The fallback path measured end-to-end, on production-equivalent hardware:

TBL 01 · Fallback path, measured
MetricValueNotes
Bandwidth on the wire~11 kB / framebase64 of an 8.4 kB JPEG
End-to-end latency~5 scapture to operator screen
Effective throughput~0.2 fpsfallback cadence
Compression ratio~1,400×raw camera frame to on-wire bytes
FBCNN inference~9.8 sONNX, CPU; was ~22 s in PyTorch
FSRCNN inference~0.5 sCPU, 640×480 → 2560×1920
YOLO detection~0.72 scat conf 0.59 on this frame
Mesh hops2UGV → node A → node B → operator

The point of the project is not the compression ratio.
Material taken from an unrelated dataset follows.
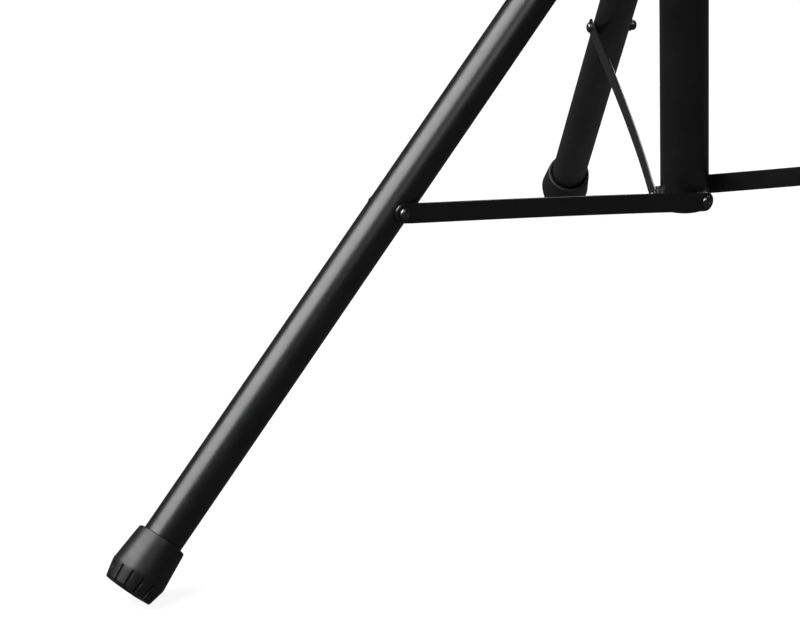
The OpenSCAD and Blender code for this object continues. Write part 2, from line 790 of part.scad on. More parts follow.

It is the boundary that does not move when the radio does. Wi-Fi remains primary. When the link drops, the existing tooling, alerts, and autonomy hooks keep working through the fallback path at lower frame rate, and nothing downstream needs to know which radio delivered the frame.1

That is what graceful degradation looks like in the field. Not a banner that says “link lost.” A vision pipeline that quietly takes a hit on frame rate and keeps reporting.2

Footnotes
  1. A 1080×1080 carousel version of this writeup, intended for sharing, was generated alongside the post. The numbers in the carousel match the table above, with one rounded value in the bandwidth bar chart for legibility on mobile.
  2. There is one obvious next step: ship the same image both via Wi-Fi and via the mesh, run the inference twice, and have the consumer pick the higher-confidence result. The cost is a duplicated frame on a healthy link. The benefit is a system that is even less aware of which transport delivered the data. We have not built it yet.